Executive Coach Monte Wyatt describes a bad employee meeting this way: “When people just meet and never decide anything. Or, every time we meet, we listen to people complain.”

Sound familiar? We’ve all been to employee meetings that are all talk and no action. We may be guilty of leading a few of those meetings ourselves. Let’s make a pact. Starting today, no more employee meetings that waste time and get nothing done. Here are five strategies from Wyatt to make that promise a reality.

1. Follow a meeting rhythm. Have a purpose.

Wyatt says productive meetings share this: a regular schedule and a reason for meeting.

“Have a clear rhythm of communication — daily, weekly, monthly, quarterly or annually. Consistency is key,” says Wyatt.

Wyatt says company leaders should think in terms of a “huddle” instead of meeting. People coming together for a limited time with a purpose. The purpose depends on the frequency of the meeting. For instance, weekly huddles might look at short-term challenges. Annual huddles might set budgets and long-term growth goals.

Monte Wyatt provides executive coaching, leadership training, and business growth strategies.

“Some of my clients do a 15 minute huddle every day,” Wyatt says.

2. Set a agenda and a time limit. Share successes first.

The meeting’s purpose is defined by the agenda, which should follow a regular format. Wyatt says the agenda must be sent out before the meeting.

“We should pay employees to think. I want people to come prepared with ideas to share,” Wyatt says.

Company leaders can set a positive tone by starting the meeting with sharing successes. It’s also a way to get everyone involved. Encourage people to share successes they see from co-workers.

“A success may just be that you got through and talked to a client. In any business, success is a compilation of many little things,” he says.

This early portion of the meeting and every agenda item should have a time limit. What’s more, Wyatt says there needs to be a timekeeper.

“The timekeeper should be someone who is task-oriented, who can act as a traffic cop…‘We’re spending 10 minutes on this topic and Bill is the leader,’ ” Wyatt says.

The agenda and timekeeper keep the meeting focused. It also conveys to employees that their time is valuable, says Wyatt.

3. Create a distraction-free environment.

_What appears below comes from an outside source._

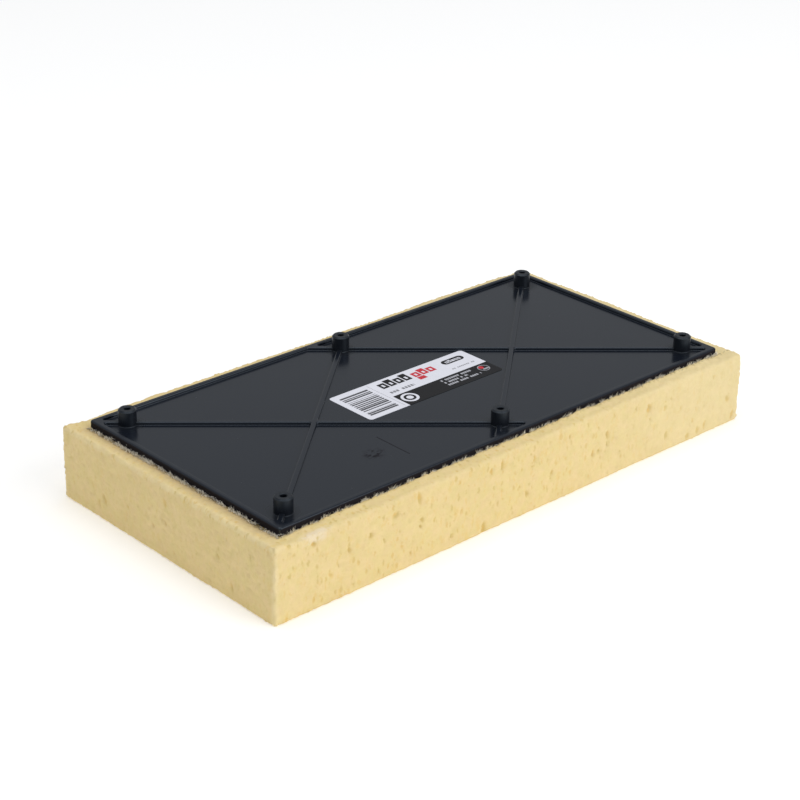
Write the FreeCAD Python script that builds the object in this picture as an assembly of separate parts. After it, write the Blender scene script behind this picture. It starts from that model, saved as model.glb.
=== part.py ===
import FreeCAD, Part
import math
import os

# Spare pad for a sponge float: a foam block glued under a moulded backing plate.
# Units are millimetres. The origin is the centre of the sponge's working face,
# +X runs along the length, +Y across the width and +Z up towards the screw bosses.

# Sponge block
SPONGE_LENGTH = 340.0
SPONGE_WIDTH = 172.0
SPONGE_HEIGHT = 40.0
SPONGE_CORNER_RADIUS = 3.0
SPONGE_TOP_ROUND = 2.5

# Bare foam left round the backing plate
END_MARGIN = 11.0
SIDE_MARGIN = 9.5

# Glue film between the foam and the plate
GLUE_THICKNESS = 0.3
GLUE_INSET = 1.0

# Backing plate: floor, raised rim and diagonal ribs
FLOOR_THICKNESS = 2.4
PLATE_CORNER_RADIUS = 1.8
RIM_WIDTH = 3.2
RIM_HEIGHT = 1.7
RIB_WIDTH = 3.0
OUTER_ROUND = 1.0
EDGE_ROUND = 0.9
FLOOR_FILLET = 0.4
POCKET_CORNER_RADIUS = 1.2

# Six screw bosses, in two rows of three
BOSS_INSET = 14.0
BOSS_DIAMETER = 9.6
BOSS_HEIGHT = 8.9
BOSS_CHAMFER = 0.8
HOLE_DIAMETER = 3.5
HOLE_DEPTH = 8.0
HOLE_CHAMFER = 0.4

# Self-adhesive label on the floor, in the space between the ribs
LABEL_HEIGHT = 33.8
LABEL_THICKNESS = 0.15
LABEL_CORNER_RADIUS = 2.0
LABEL_SHIFT_Y = 0.8
LABEL_RIB_GAP = 0.75
LABEL_LEFT_EXTRA = 1.9

# Worked out from the sizes above
PLATE_LENGTH = SPONGE_LENGTH - 2 * END_MARGIN
PLATE_WIDTH = SPONGE_WIDTH - 2 * SIDE_MARGIN
PLATE_BOTTOM = SPONGE_HEIGHT + GLUE_THICKNESS
FLOOR_TOP = PLATE_BOTTOM + FLOOR_THICKNESS
RIM_TOP = FLOOR_TOP + RIM_HEIGHT
BOSS_TOP = FLOOR_TOP + BOSS_HEIGHT
BOSS_X = PLATE_LENGTH / 2 - BOSS_INSET
BOSS_Y = PLATE_WIDTH / 2 - BOSS_INSET


def rounded_prism(x0, x1, y0, y1, z0, z1, radius):
    """Box between the given corners, with its four upright edges rounded."""
    corner = FreeCAD.Vector(x0, y0, z0)
    block = Part.makeBox(x1 - x0, y1 - y0, z1 - z0, corner)
    upright = []
    for edge in block.Edges:
        low = edge.BoundBox.ZMin
        high = edge.BoundBox.ZMax
        if high - low > (z1 - z0) / 2:
            upright.append(edge)
    return block.makeFillet(radius, upright)


def centred_prism(length, width, z0, z1, radius):
    """The same, centred on the Z axis."""
    return rounded_prism(-length / 2, length / 2, -width / 2, width / 2, z0, z1, radius)


def edges_at(shape, z):
    """Edges that lie wholly in the level plane at height z."""
    found = []
    for edge in shape.Edges:
        box = edge.BoundBox
        if abs(box.ZMin - z) < 1e-4 and abs(box.ZMax - z) < 1e-4:
            found.append(edge)
    return found


def boss_centres():
    """Axes of the six bosses: two rows, with a boss at each end and one midway."""
    centres = []
    for x in (-BOSS_X, 0.0, BOSS_X):
        for y in (-BOSS_Y, BOSS_Y):
            centres.append((x, y))
    return centres


def make_sponge():
    """Foam block with soft upper edges and a flat working face."""
    block = centred_prism(SPONGE_LENGTH, SPONGE_WIDTH, 0.0, SPONGE_HEIGHT, SPONGE_CORNER_RADIUS)
    return block.makeFillet(SPONGE_TOP_ROUND, edges_at(block, SPONGE_HEIGHT))


def make_glue():
    """Thin film that holds the plate on the foam, a little inside the plate's outline."""
    length = PLATE_LENGTH - 2 * GLUE_INSET
    width = PLATE_WIDTH - 2 * GLUE_INSET
    radius = PLATE_CORNER_RADIUS - GLUE_INSET
    return centred_prism(length, width, SPONGE_HEIGHT, PLATE_BOTTOM, radius)


def make_rib(side_x, side_y):
    """Straight rib from a mid boss through the opposite row's end boss, out to the rim."""
    run_x = side_x * BOSS_X
    run_y = -2 * side_y * BOSS_Y
    run = math.hypot(run_x, run_y)
    past = (BOSS_INSET - RIM_WIDTH / 2) * run / min(abs(run_x), abs(run_y))
    bar = Part.makeBox(run + 2 * past, RIB_WIDTH, RIM_HEIGHT, FreeCAD.Vector(-past, -RIB_WIDTH / 2, 0))
    turn = math.degrees(math.atan2(run_y, run_x))
    bar.rotate(FreeCAD.Vector(0, 0, 0), FreeCAD.Vector(0, 0, 1), turn)
    bar.translate(FreeCAD.Vector(0, side_y * BOSS_Y, FLOOR_TOP))
    return bar


def make_ribs():
    """Four diagonal ribs that form two crosses, trimmed to the middle of the rim."""
    ribs = []
    for side_x in (-1, 1):
        for side_y in (-1, 1):
            ribs.append(make_rib(side_x, side_y))
    joined = ribs[0].multiFuse(ribs[1:])
    reach_x = PLATE_LENGTH - RIM_WIDTH
    reach_y = PLATE_WIDTH - RIM_WIDTH
    corner = FreeCAD.Vector(-reach_x / 2, -reach_y / 2, FLOOR_TOP)
    return joined.common(Part.makeBox(reach_x, reach_y, RIM_HEIGHT, corner))


def flat_corners(shape):
    """Upright edges of a hollow where two flat sides meet, away from the bosses."""
    found = []
    for edge in shape.Edges:
        upright = edge.BoundBox.ZMax - edge.BoundBox.ZMin > RIM_HEIGHT / 2
        sides = shape.ancestorsOfType(edge, Part.Face)
        if upright and all(isinstance(side.Surface, Part.Plane) for side in sides):
            found.append(edge)
    return found


def make_pockets():
    """The hollows between rim, ribs and bosses, rounded where they meet the floor."""
    length = PLATE_LENGTH - 2 * RIM_WIDTH
    width = PLATE_WIDTH - 2 * RIM_WIDTH
    corner = FreeCAD.Vector(-length / 2, -width / 2, FLOOR_TOP)
    tray = Part.makeBox(length, width, RIM_HEIGHT, corner)
    keep = [make_ribs()]
    for x, y in boss_centres():
        foot = FreeCAD.Vector(x, y, FLOOR_TOP)
        keep.append(Part.makeCylinder(BOSS_DIAMETER / 2, RIM_HEIGHT, foot))
    hollows = []
    for pocket in tray.cut(keep).Solids:
        pocket = pocket.makeFillet(POCKET_CORNER_RADIUS, flat_corners(pocket))
        hollows.append(pocket.makeFillet(FLOOR_FILLET, edges_at(pocket, FLOOR_TOP)))
    return hollows


def make_boss(x, y):
    """Screw boss with a chamfered top, standing on the floor."""
    foot = FreeCAD.Vector(x, y, FLOOR_TOP - FLOOR_THICKNESS / 2)
    boss = Part.makeCylinder(BOSS_DIAMETER / 2, BOSS_TOP - foot.z, foot)
    return boss.makeChamfer(BOSS_CHAMFER, edges_at(boss, BOSS_TOP))


def make_hole(x, y):
    """Blind pilot hole for a screw, with a small lead-in."""
    radius = HOLE_DIAMETER / 2
    bottom = FreeCAD.Vector(x, y, BOSS_TOP - HOLE_DEPTH)
    hole = Part.makeCylinder(radius, HOLE_DEPTH, bottom)
    mouth = FreeCAD.Vector(x, y, BOSS_TOP - HOLE_CHAMFER)
    lead_in = Part.makeCone(radius, radius + HOLE_CHAMFER, HOLE_CHAMFER, mouth)
    return hole.fuse(lead_in)


def pocket_brims(plate):
    """Upper edges of the pockets, without those that belong to the plate's outline."""
    brims = []
    for edge in edges_at(plate, RIM_TOP):
        box = edge.BoundBox
        reach_x = max(-box.XMin, box.XMax)
        reach_y = max(-box.YMin, box.YMax)
        if reach_x < (PLATE_LENGTH - RIM_WIDTH) / 2 and reach_y < (PLATE_WIDTH - RIM_WIDTH) / 2:
            brims.append(edge)
    return brims


def make_plate():
    """One moulding: floor, rim, ribs and bosses, less the six pilot holes."""
    plate = centred_prism(PLATE_LENGTH, PLATE_WIDTH, PLATE_BOTTOM, RIM_TOP, PLATE_CORNER_RADIUS)
    plate = plate.makeFillet(OUTER_ROUND, edges_at(plate, RIM_TOP))
    plate = plate.cut(make_pockets())
    plate = plate.makeFillet(EDGE_ROUND, pocket_brims(plate))
    bosses = []
    holes = []
    for x, y in boss_centres():
        bosses.append(make_boss(x, y))
        holes.append(make_hole(x, y))
    return plate.multiFuse(bosses).cut(holes).removeSplitter()


def label_right():
    """Where the label's right edge lies, so that its upper corner clears the rib."""
    rib = math.hypot(BOSS_X, 2 * BOSS_Y)
    normal_x = 2 * BOSS_Y / rib
    normal_y = BOSS_X / rib
    corner_y = LABEL_SHIFT_Y + LABEL_HEIGHT / 2 - LABEL_CORNER_RADIUS
    room = BOSS_Y * normal_y - RIB_WIDTH / 2 - LABEL_RIB_GAP - LABEL_CORNER_RADIUS
    return (room - corner_y * normal_y) / normal_x + LABEL_CORNER_RADIUS


def make_label():
    """Self-adhesive label lying on the floor between the ribs."""
    right = label_right()
    left = LABEL_LEFT_EXTRA - right
    low = LABEL_SHIFT_Y - LABEL_HEIGHT / 2
    high = LABEL_SHIFT_Y + LABEL_HEIGHT / 2
    top = FLOOR_TOP + LABEL_THICKNESS
    return rounded_prism(left, right, low, high, FLOOR_TOP, top, LABEL_CORNER_RADIUS)


os.makedirs("parts", exist_ok=True)
make_sponge().exportStep("parts/sponge_pad.step")
make_glue().exportStep("parts/glue_film.step")
make_plate().exportStep("parts/backing_plate.step")
make_label().exportStep("parts/label.step")
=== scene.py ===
import math
import random

import bpy
import numpy as np
from bpy.props import FloatProperty, FloatVectorProperty, IntProperty, PointerProperty
from mathutils import Matrix, Vector, noise
from mathutils.bvhtree import BVHTree


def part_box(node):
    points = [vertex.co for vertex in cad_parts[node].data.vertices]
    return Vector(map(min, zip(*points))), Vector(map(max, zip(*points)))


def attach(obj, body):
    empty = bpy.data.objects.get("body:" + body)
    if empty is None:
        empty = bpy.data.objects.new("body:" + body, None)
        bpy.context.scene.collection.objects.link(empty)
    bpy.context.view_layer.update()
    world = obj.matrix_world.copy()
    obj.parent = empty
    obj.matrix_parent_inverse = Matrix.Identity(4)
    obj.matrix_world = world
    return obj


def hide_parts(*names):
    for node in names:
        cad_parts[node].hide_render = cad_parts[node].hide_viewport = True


bl_info = {
    "name": "Sponge Float Pad",
    "version": (1, 0, 0),
    "blender": (4, 5, 0),
    "location": "View3D > Sidebar > Float Pad",
    "description": "Builds a sponge float's spare pad: foam block, glue, backing plate and label",
    "category": "Object",
}

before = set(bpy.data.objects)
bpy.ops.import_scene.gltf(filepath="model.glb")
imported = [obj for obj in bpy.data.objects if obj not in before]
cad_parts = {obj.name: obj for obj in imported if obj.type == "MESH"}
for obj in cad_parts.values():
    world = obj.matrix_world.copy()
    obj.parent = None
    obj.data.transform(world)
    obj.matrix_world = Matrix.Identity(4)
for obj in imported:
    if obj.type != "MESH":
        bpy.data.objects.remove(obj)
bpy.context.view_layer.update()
MM = 0.001


# ---------------------------------------------------------------- sizes and colours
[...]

Side discussions, mobile phones, inattention and other distractions derail a meeting’s productivity. Wyatt says the meeting leader should lay down the rules ahead of the meeting about participants staying focused. Remind them about the meeting’s time limit to relieve concerns that the meeting will last too long and affect work deadlines.

What about the person who just can’t stop checking messages on their phone or making comments to the person sitting next to them?

“Address their actions one-one-one with them after the meeting. Tell them: ‘I need you to abide by rules. Can I get your agreement that you’ll follow the rules?’ ” Wyatt says.

Meeting leaders should make sure everyone follows the no-distraction rule, whether it’s an in-person meeting or a meeting by telephone or video conferencing.

4. Shared responsibilities: Action items and deadlines.

In addition to a timekeeper, every meeting should have a person assigned to document follow-up actions and who is taking the lead on those actions.

“Every meeting needs someone to keep the group focused on making decisions and clarifying next steps. That person should document the follow-up items and assign dates to revisit the action. At the end of the meeting, summarize who is doing what by when,” says Wyatt.

He says this attitude toward responsibility and action can lead to a larger change in the organization.

“When people are included and they know where the company is headed, they see the company is making progress and they’re more excited about being a part of it,” Wyatt says.

5. Repeat.

Don’t lose the momentum that you’re building from regular, action-based meetings. Continue following your schedule, sending out agendas, and assigning responsibilities. However, be flexible if some meetings don’t accomplish what you had hoped. Summarize the action items and re-group at the next meeting.

Wyatt suggests one meeting format that can work regardless of meeting length:

  • Shared successes
  • Priorities
  • Decision items
  • Team review

What about the meetings where complaints do need to be aired? Wyatt says that complaints can be discussed, but only when they are accompanied by suggestions for fixing the issue.

“If we come and complain and not find solutions, then what was the point?” he says.

One other tip for productive meetings for dealership owners: Consider appointing someone else to lead the meeting.

Wyatt says the benefits include:

  • Teaches leadership and responsibility.
  • Spreads the workload.
  • Allows you to participate in the discussion without trying to facilitate. It can be difficult to participate and facilitate at the same time.
  • Encourage others to participate.

“Give it a try. Once you ‘let go’ it will free you up and create greater team involvement,” says Wyatt.